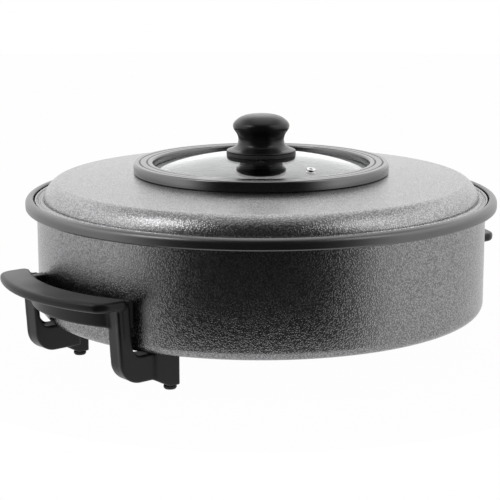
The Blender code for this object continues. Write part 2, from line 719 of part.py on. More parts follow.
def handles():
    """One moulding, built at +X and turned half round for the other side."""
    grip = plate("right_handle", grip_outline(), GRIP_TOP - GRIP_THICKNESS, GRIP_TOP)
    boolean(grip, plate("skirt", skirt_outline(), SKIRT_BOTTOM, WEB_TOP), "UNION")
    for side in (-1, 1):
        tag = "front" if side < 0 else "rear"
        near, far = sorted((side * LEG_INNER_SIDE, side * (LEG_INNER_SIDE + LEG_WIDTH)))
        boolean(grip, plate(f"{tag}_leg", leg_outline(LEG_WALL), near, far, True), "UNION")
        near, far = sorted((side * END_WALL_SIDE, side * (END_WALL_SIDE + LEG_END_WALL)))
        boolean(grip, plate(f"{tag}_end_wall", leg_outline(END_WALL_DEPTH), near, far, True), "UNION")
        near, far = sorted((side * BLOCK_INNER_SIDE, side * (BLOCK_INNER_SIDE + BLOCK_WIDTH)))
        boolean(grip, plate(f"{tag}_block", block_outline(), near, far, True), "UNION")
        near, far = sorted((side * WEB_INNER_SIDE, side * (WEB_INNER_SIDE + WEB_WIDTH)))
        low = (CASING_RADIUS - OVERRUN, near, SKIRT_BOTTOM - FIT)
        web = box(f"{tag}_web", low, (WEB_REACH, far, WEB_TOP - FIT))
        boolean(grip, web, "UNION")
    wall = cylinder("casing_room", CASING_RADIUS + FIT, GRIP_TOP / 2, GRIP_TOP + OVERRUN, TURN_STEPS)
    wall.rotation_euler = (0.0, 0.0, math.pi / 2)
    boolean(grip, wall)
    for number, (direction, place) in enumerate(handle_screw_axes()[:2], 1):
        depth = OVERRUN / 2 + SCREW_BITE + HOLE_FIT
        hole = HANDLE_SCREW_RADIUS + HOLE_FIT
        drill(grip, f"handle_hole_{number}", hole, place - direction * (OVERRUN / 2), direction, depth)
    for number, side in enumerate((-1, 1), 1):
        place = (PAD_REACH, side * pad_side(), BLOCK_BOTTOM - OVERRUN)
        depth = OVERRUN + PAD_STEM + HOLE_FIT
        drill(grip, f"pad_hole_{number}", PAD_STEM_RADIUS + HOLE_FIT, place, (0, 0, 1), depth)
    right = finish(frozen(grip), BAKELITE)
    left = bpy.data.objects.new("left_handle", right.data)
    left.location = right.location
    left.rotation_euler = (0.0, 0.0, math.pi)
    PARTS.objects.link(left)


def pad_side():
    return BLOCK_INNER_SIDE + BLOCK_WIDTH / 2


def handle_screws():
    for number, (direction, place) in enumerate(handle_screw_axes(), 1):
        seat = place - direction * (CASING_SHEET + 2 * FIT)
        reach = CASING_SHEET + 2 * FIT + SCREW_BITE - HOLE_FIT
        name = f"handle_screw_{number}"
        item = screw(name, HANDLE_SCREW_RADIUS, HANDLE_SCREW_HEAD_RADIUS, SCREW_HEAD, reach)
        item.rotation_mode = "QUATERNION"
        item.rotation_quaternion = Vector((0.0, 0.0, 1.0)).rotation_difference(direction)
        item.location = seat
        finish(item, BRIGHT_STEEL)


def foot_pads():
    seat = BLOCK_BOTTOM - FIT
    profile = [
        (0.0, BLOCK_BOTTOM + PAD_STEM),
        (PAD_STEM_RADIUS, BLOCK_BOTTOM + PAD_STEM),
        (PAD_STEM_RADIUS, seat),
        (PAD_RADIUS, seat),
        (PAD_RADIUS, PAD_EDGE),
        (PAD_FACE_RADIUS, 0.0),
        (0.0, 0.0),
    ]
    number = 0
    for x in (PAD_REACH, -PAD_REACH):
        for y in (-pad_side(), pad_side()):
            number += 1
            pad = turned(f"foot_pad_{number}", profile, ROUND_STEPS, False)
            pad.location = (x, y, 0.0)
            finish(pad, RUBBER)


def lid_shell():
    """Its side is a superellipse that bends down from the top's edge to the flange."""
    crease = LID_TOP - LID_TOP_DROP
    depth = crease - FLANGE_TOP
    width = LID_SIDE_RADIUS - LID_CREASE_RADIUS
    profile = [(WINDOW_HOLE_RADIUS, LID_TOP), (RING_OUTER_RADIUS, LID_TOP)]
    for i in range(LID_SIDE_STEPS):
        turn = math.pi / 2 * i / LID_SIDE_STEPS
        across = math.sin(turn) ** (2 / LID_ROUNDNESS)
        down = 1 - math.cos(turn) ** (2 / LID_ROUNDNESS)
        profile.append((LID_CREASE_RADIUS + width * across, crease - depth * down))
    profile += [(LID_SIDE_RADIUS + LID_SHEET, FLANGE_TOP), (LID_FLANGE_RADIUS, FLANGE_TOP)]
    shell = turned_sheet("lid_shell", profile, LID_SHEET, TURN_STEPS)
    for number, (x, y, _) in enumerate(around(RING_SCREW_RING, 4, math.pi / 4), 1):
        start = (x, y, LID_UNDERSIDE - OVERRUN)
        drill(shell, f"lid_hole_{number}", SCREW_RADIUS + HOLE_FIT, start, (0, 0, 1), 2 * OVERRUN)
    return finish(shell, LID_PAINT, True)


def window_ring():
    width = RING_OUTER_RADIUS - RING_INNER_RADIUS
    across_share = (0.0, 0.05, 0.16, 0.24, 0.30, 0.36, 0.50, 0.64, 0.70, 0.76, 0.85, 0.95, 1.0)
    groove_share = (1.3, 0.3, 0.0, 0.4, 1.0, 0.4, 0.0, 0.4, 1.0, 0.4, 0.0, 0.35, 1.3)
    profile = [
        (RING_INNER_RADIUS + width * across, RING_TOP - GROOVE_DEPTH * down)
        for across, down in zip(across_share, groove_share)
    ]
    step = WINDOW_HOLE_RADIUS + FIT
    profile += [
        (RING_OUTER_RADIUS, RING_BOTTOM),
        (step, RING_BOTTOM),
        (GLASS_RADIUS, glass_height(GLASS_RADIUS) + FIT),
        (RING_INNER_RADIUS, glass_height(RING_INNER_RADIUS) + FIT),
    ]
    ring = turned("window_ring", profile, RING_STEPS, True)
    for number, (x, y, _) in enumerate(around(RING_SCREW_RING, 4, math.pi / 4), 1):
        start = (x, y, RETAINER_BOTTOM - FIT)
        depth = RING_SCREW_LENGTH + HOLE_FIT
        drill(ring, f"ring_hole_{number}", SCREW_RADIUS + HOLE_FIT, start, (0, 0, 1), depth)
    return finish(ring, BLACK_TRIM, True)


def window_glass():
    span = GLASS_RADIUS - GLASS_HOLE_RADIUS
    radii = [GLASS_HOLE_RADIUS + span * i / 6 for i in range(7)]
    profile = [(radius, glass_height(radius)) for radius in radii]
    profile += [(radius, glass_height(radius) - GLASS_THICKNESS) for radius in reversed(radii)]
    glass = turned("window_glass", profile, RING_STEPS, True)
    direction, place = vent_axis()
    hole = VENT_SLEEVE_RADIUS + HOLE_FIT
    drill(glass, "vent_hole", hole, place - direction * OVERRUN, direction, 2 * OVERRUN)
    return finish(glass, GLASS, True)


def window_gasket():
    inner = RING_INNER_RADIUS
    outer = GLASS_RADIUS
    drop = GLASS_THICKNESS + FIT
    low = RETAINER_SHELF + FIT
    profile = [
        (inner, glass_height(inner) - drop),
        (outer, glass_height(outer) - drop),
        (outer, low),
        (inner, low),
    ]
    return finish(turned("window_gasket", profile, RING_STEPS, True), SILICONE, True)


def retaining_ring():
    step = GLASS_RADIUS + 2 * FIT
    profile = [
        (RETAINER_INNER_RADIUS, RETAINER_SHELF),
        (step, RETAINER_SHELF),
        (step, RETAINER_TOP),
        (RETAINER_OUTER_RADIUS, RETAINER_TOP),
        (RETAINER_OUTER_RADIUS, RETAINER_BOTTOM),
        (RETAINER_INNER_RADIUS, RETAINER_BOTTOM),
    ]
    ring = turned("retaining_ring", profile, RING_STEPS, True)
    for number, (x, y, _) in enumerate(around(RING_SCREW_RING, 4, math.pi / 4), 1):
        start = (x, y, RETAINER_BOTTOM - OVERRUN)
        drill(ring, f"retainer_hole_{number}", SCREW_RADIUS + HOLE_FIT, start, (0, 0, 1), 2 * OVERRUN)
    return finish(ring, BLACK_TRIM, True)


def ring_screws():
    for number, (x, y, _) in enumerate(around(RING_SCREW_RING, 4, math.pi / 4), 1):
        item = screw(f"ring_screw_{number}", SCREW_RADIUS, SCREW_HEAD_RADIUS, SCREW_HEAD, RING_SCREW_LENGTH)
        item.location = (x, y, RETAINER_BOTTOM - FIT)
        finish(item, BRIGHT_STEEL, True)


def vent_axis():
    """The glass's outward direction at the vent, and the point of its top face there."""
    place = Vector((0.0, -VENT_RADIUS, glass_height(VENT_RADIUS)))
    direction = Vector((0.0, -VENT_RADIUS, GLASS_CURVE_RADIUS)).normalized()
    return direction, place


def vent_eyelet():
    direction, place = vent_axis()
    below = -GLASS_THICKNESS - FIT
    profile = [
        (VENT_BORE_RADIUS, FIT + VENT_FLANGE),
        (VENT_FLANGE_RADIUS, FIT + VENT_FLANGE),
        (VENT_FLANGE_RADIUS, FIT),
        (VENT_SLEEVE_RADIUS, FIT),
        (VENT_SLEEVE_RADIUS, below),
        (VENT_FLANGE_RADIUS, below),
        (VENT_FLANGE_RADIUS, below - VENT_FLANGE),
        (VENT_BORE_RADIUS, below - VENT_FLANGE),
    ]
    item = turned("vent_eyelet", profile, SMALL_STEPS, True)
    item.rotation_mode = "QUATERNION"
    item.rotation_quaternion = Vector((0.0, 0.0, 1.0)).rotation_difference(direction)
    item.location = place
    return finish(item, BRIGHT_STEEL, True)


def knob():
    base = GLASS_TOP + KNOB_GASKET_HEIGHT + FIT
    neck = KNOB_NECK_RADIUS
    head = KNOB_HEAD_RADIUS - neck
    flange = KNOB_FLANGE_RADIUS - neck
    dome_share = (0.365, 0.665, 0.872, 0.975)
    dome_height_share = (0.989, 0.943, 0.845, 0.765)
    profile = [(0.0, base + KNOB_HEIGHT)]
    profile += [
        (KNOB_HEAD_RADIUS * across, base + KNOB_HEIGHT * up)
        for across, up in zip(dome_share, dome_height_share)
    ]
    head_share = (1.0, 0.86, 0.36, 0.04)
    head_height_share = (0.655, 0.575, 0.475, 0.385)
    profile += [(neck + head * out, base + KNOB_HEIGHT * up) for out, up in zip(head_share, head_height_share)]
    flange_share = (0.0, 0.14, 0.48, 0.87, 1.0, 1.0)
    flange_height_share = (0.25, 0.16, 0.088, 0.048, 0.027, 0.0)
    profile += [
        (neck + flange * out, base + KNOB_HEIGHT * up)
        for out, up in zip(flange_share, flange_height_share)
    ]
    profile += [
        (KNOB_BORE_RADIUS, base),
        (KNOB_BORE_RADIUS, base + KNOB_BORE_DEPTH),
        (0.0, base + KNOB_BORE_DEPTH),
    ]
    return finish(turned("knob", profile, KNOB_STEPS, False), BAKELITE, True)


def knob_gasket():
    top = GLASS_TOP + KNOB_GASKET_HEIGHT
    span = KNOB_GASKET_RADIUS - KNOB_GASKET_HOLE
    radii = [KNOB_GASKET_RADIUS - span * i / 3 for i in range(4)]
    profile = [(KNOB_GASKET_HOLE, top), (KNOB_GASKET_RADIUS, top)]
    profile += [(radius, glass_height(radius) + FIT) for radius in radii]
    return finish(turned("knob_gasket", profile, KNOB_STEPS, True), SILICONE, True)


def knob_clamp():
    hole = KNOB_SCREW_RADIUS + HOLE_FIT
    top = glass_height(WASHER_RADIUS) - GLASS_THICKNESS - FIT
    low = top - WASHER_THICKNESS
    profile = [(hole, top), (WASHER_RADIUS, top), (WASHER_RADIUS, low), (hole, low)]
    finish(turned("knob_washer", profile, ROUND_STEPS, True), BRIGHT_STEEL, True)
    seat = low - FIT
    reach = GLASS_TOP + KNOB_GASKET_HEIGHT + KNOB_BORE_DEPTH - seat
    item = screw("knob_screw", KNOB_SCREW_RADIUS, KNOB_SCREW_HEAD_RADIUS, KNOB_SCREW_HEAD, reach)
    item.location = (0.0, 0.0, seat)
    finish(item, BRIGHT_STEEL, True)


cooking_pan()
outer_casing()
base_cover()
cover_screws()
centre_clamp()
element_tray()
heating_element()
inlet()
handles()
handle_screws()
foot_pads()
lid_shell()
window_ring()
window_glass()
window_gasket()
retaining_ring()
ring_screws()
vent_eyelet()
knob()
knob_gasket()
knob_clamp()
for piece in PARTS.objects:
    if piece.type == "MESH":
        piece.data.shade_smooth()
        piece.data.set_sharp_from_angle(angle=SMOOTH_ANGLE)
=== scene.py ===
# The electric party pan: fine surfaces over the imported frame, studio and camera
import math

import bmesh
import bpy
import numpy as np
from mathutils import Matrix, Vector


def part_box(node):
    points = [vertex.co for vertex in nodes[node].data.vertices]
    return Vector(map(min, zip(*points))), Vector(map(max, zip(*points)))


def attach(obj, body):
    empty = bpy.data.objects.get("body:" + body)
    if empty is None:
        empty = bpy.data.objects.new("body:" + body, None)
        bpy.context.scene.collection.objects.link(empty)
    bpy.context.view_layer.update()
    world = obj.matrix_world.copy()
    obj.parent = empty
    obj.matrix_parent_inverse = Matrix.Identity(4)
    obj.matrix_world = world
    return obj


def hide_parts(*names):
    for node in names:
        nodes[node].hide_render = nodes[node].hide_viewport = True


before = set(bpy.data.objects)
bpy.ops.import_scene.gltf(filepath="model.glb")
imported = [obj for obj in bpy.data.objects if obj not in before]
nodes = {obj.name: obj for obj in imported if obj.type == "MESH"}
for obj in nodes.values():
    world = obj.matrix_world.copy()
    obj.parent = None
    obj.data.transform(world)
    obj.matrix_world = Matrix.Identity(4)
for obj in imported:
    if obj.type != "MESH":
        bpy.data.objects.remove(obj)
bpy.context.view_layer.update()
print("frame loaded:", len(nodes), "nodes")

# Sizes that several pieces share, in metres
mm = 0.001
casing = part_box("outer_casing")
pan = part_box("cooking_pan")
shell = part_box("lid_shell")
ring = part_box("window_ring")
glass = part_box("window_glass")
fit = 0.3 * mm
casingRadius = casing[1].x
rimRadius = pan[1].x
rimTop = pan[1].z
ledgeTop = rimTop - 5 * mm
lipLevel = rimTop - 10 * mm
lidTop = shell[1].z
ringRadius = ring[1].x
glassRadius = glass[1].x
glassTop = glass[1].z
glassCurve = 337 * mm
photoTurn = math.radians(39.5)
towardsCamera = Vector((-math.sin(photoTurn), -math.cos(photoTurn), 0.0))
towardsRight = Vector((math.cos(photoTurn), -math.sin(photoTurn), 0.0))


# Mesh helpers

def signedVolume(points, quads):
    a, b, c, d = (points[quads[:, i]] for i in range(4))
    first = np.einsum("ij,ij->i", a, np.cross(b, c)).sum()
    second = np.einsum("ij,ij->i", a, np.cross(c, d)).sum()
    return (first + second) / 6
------
# EXERCISE DETAILS
Repeat word for word the stretch of lines from the one with "cooking_pan()" down to the one with "bpy.context.scene.collection.objects.link(empty)", both included.

# FINISHED EXERCISE
cooking_pan()
outer_casing()
base_cover()
cover_screws()
centre_clamp()
element_tray()
heating_element()
inlet()
handles()
handle_screws()
foot_pads()
lid_shell()
window_ring()
window_glass()
window_gasket()
retaining_ring()
ring_screws()
vent_eyelet()
knob()
knob_gasket()
knob_clamp()
for piece in PARTS.objects:
    if piece.type == "MESH":
        piece.data.shade_smooth()
        piece.data.set_sharp_from_angle(angle=SMOOTH_ANGLE)
=== scene.py ===
# The electric party pan: fine surfaces over the imported frame, studio and camera
import math

import bmesh
import bpy
import numpy as np
from mathutils import Matrix, Vector


def part_box(node):
    points = [vertex.co for vertex in nodes[node].data.vertices]
    return Vector(map(min, zip(*points))), Vector(map(max, zip(*points)))


def attach(obj, body):
    empty = bpy.data.objects.get("body:" + body)
    if empty is None:
        empty = bpy.data.objects.new("body:" + body, None)
        bpy.context.scene.collection.objects.link(empty)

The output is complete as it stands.